Task requirements: Your task is to give the data again, exactly, with every line intact.

Information shown:
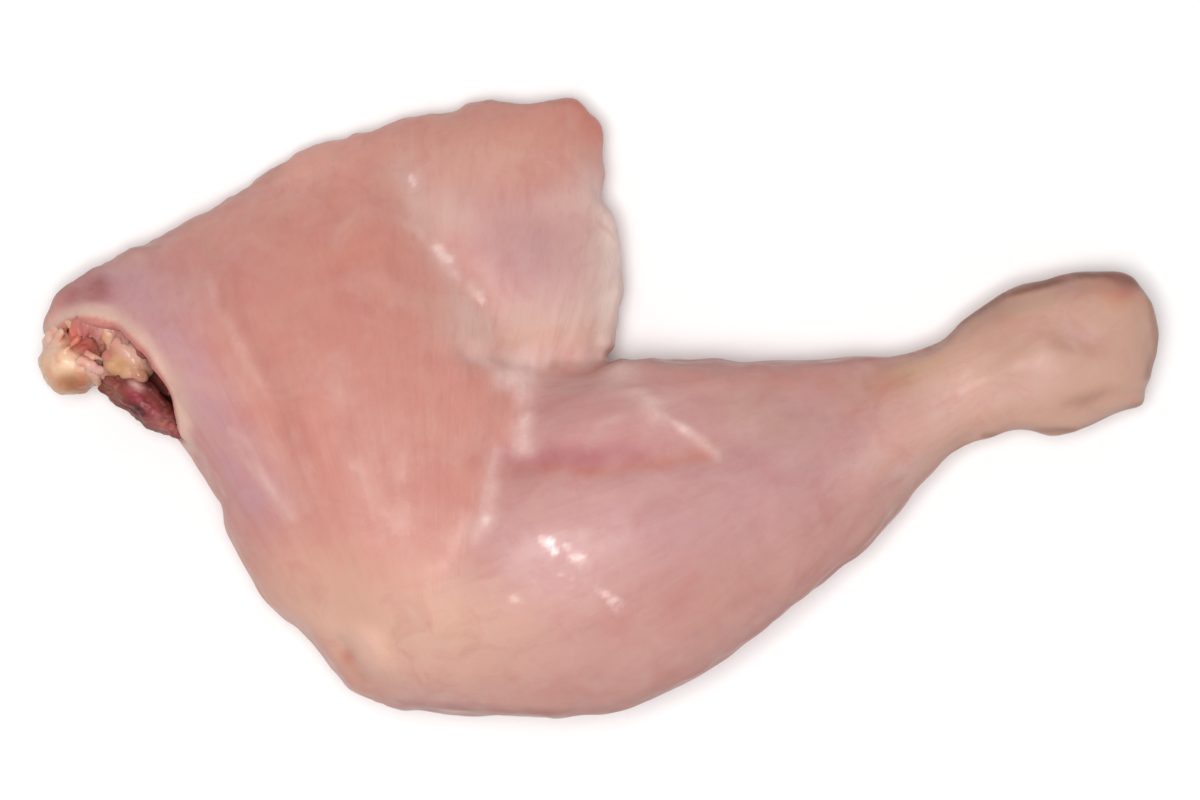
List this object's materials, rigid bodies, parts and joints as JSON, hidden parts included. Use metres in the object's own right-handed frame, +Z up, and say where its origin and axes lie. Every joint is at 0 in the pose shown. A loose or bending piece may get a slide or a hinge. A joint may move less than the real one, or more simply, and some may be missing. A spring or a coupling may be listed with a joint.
{
  "type": "raw skinless chicken leg",
  "caption": "Raw skinless chicken leg, thigh and drumstick in one bent piece, with the open hip cut showing the bone's ball, fat and dark muscle.",
  "frame": {"origin": "centre of the leg's bounding box in plan, on the surface it lies on", "axes": "+Z up from the surface, with the outer side of the leg facing +Z; +X towards the ankle; +Y towards the loose back edge of the thigh"},
  "size_m": [0.1714, 0.0942, 0.0407],
  "materials": {
    "meat": "moist",
    "cartilage": "moist",
    "dark_meat": "moist",
    "fat": "moist"
  },
  "bodies": {
    "root": {"leg_meat": "meat", "femur_head": "cartilage", "deep_muscle": "dark_meat", "hip_fat": "fat"}
  },
  "joints": []
}
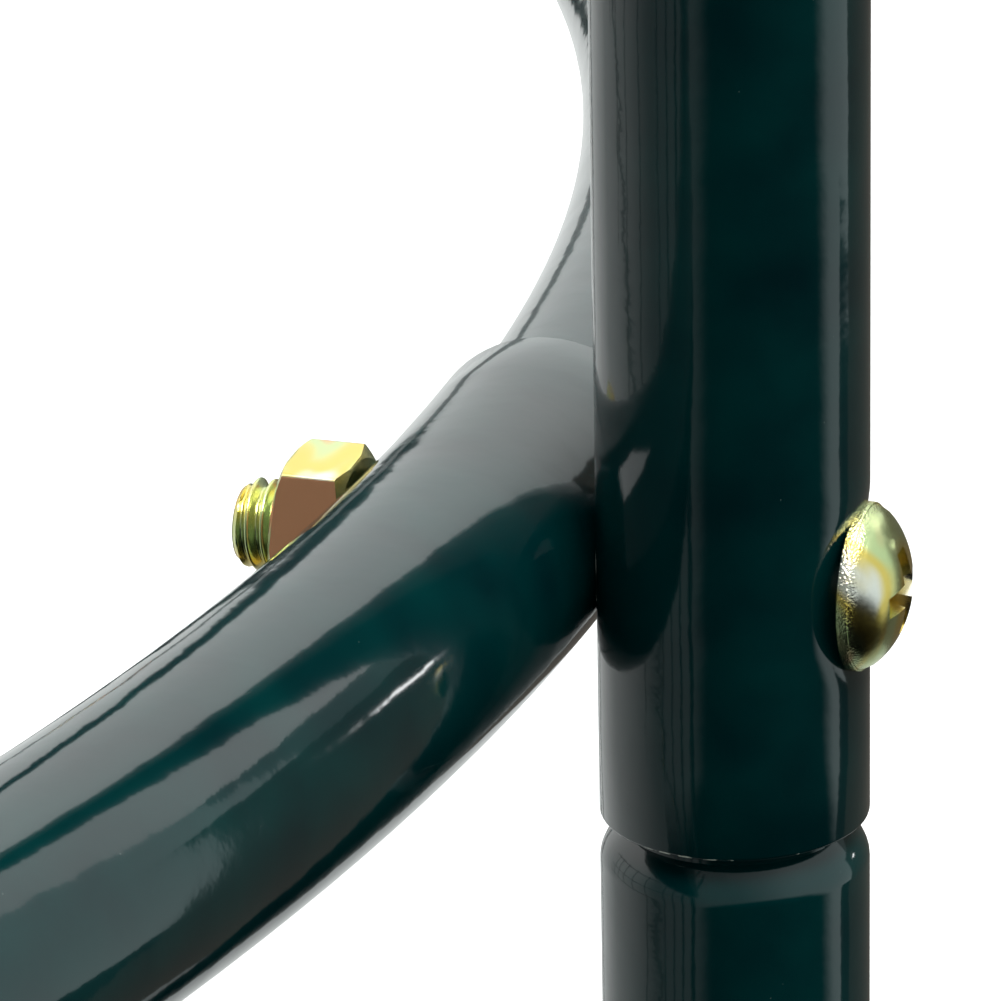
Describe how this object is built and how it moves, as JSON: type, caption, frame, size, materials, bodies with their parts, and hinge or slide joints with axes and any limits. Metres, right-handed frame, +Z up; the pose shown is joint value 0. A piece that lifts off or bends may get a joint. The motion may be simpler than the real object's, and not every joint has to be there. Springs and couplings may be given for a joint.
{
  "type": "trellis arch",
  "caption": "Walk-through garden arch of sectional steel tube: bent bows carry straight rails for climbing plants, joined by sleeved ends and screws.",
  "frame": {"origin": "on the ground, in the middle of the arch", "axes": "+Z up, +X across the arch to the right leg, +Y from front to rear, the way one walks through"},
  "size_m": [1.2554, 1.0252, 2.3614],
  "materials": {
    "green_enamel": "gloss dark green enamel",
    "zinc_plate": "yellow passivated zinc plate",
    "plug_plastic": "moulded, satin",
    "cap_rubber": "moulded, matt"
  },
  "bodies": {
    "root": {"foot_caps": "cap_rubber", "front_bow_nuts": "zinc_plate", "front_bow_screws": "zinc_plate", "front_crown": "green_enamel", "front_lower_leg_left": "green_enamel", "front_lower_leg_right": "green_enamel", "front_upper_leg_left": "green_enamel", "front_upper_leg_right": "green_enamel", "middle_bow_nuts": "zinc_plate", "middle_bow_screws": "zinc_plate", "middle_crown": "green_enamel", "middle_lower_leg_left": "green_enamel", "middle_lower_leg_right": "green_enamel", "middle_upper_leg_left": "green_enamel", "middle_upper_leg_right": "green_enamel", "rail_crown_left_front": "green_enamel", "rail_crown_left_rear": "green_enamel", "rail_crown_right_front": "green_enamel", "rail_crown_right_rear": "green_enamel", "rail_left_1_front": "green_enamel", "rail_left_1_rear": "green_enamel", "rail_left_2_front": "green_enamel", "rail_left_2_rear": "green_enamel", "rail_left_3_front": "green_enamel", "rail_left_3_rear": "green_enamel", "rail_left_4_front": "green_enamel", "rail_left_4_rear": "green_enamel", "rail_left_5_front": "green_enamel", "rail_left_5_rear": "green_enamel", "rail_plugs_front": "plug_plastic", "rail_plugs_rear": "plug_plastic", "rail_ridge_front": "green_enamel", "rail_ridge_rear": "green_enamel", "rail_right_1_front": "green_enamel", "rail_right_1_rear": "green_enamel", "rail_right_2_front": "green_enamel", "rail_right_2_rear": "green_enamel", "rail_right_3_front": "green_enamel", "rail_right_3_rear": "green_enamel", "rail_right_4_front": "green_enamel", "rail_right_4_rear": "green_enamel", "rail_right_5_front": "green_enamel", "rail_right_5_rear": "green_enamel", "rail_shoulder_left_front": "green_enamel", "rail_shoulder_left_rear": "green_enamel", "rail_shoulder_right_front": "green_enamel", "rail_shoulder_right_rear": "green_enamel", "rear_bow_nuts": "zinc_plate", "rear_bow_screws": "zinc_plate", "rear_crown": "green_enamel", "rear_lower_leg_left": "green_enamel", "rear_lower_leg_right": "green_enamel", "rear_upper_leg_left": "green_enamel", "rear_upper_leg_right": "green_enamel"}
  },
  "joints": []
}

Answer to this task:
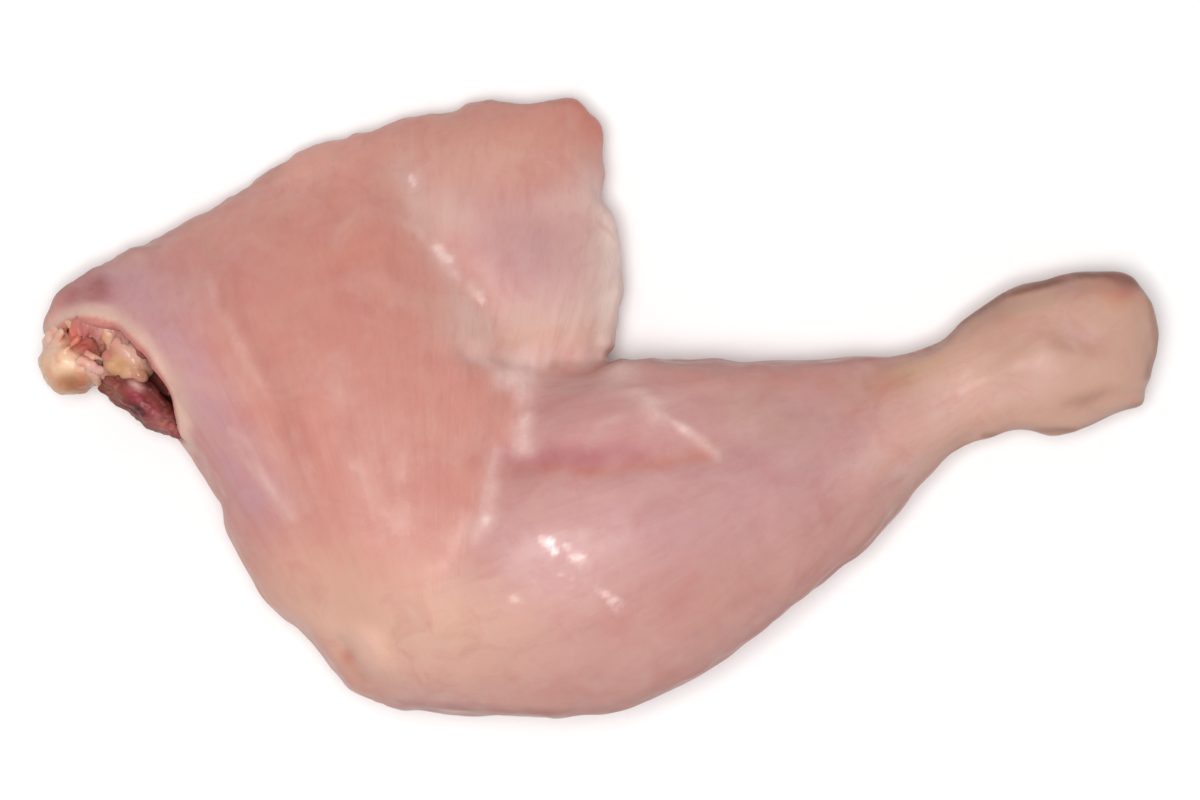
List this object's materials, rigid bodies, parts and joints as JSON, hidden parts included. Use metres in the object's own right-handed frame, +Z up, and say where its origin and axes lie. Every joint is at 0 in the pose shown. A loose or bending piece may get a slide or a hinge. A joint may move less than the real one, or more simply, and some may be missing. A spring or a coupling may be listed with a joint.
{
  "type": "raw skinless chicken leg",
  "caption": "Raw skinless chicken leg, thigh and drumstick in one bent piece, with the open hip cut showing the bone's ball, fat and dark muscle.",
  "frame": {"origin": "centre of the leg's bounding box in plan, on the surface it lies on", "axes": "+Z up from the surface, with the outer side of the leg facing +Z; +X towards the ankle; +Y towards the loose back edge of the thigh"},
  "size_m": [0.1714, 0.0942, 0.0407],
  "materials": {
    "meat": "moist",
    "cartilage": "moist",
    "dark_meat": "moist",
    "fat": "moist"
  },
  "bodies": {
    "root": {"leg_meat": "meat", "femur_head": "cartilage", "deep_muscle": "dark_meat", "hip_fat": "fat"}
  },
  "joints": []
}
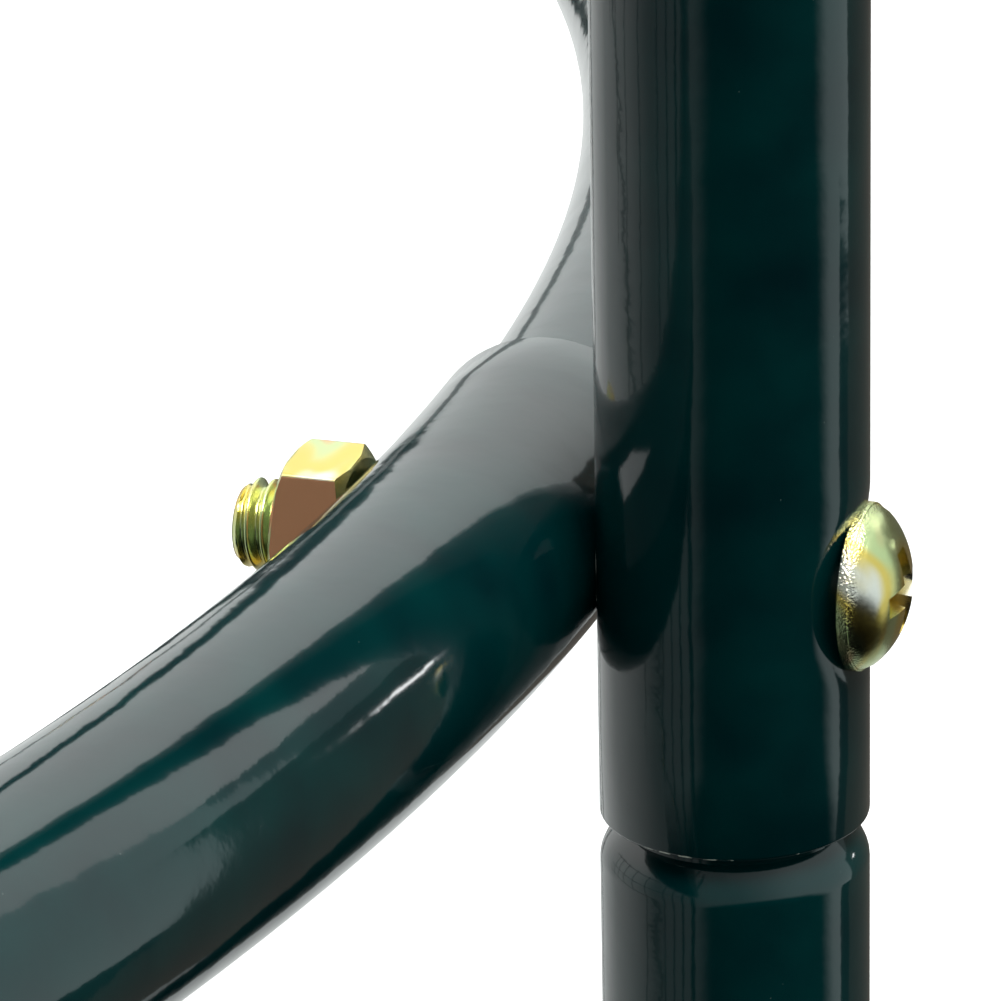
Describe how this object is built and how it moves, as JSON: type, caption, frame, size, materials, bodies with their parts, and hinge or slide joints with axes and any limits. Metres, right-handed frame, +Z up; the pose shown is joint value 0. A piece that lifts off or bends may get a joint. The motion may be simpler than the real object's, and not every joint has to be there. Springs and couplings may be given for a joint.
{
  "type": "trellis arch",
  "caption": "Walk-through garden arch of sectional steel tube: bent bows carry straight rails for climbing plants, joined by sleeved ends and screws.",
  "frame": {"origin": "on the ground, in the middle of the arch", "axes": "+Z up, +X across the arch to the right leg, +Y from front to rear, the way one walks through"},
  "size_m": [1.2554, 1.0252, 2.3614],
  "materials": {
    "green_enamel": "gloss dark green enamel",
    "zinc_plate": "yellow passivated zinc plate",
    "plug_plastic": "moulded, satin",
    "cap_rubber": "moulded, matt"
  },
  "bodies": {
    "root": {"foot_caps": "cap_rubber", "front_bow_nuts": "zinc_plate", "front_bow_screws": "zinc_plate", "front_crown": "green_enamel", "front_lower_leg_left": "green_enamel", "front_lower_leg_right": "green_enamel", "front_upper_leg_left": "green_enamel", "front_upper_leg_right": "green_enamel", "middle_bow_nuts": "zinc_plate", "middle_bow_screws": "zinc_plate", "middle_crown": "green_enamel", "middle_lower_leg_left": "green_enamel", "middle_lower_leg_right": "green_enamel", "middle_upper_leg_left": "green_enamel", "middle_upper_leg_right": "green_enamel", "rail_crown_left_front": "green_enamel", "rail_crown_left_rear": "green_enamel", "rail_crown_right_front": "green_enamel", "rail_crown_right_rear": "green_enamel", "rail_left_1_front": "green_enamel", "rail_left_1_rear": "green_enamel", "rail_left_2_front": "green_enamel", "rail_left_2_rear": "green_enamel", "rail_left_3_front": "green_enamel", "rail_left_3_rear": "green_enamel", "rail_left_4_front": "green_enamel", "rail_left_4_rear": "green_enamel", "rail_left_5_front": "green_enamel", "rail_left_5_rear": "green_enamel", "rail_plugs_front": "plug_plastic", "rail_plugs_rear": "plug_plastic", "rail_ridge_front": "green_enamel", "rail_ridge_rear": "green_enamel", "rail_right_1_front": "green_enamel", "rail_right_1_rear": "green_enamel", "rail_right_2_front": "green_enamel", "rail_right_2_rear": "green_enamel", "rail_right_3_front": "green_enamel", "rail_right_3_rear": "green_enamel", "rail_right_4_front": "green_enamel", "rail_right_4_rear": "green_enamel", "rail_right_5_front": "green_enamel", "rail_right_5_rear": "green_enamel", "rail_shoulder_left_front": "green_enamel", "rail_shoulder_left_rear": "green_enamel", "rail_shoulder_right_front": "green_enamel", "rail_shoulder_right_rear": "green_enamel", "rear_bow_nuts": "zinc_plate", "rear_bow_screws": "zinc_plate", "rear_crown": "green_enamel", "rear_lower_leg_left": "green_enamel", "rear_lower_leg_right": "green_enamel", "rear_upper_leg_left": "green_enamel", "rear_upper_leg_right": "green_enamel"}
  },
  "joints": []
}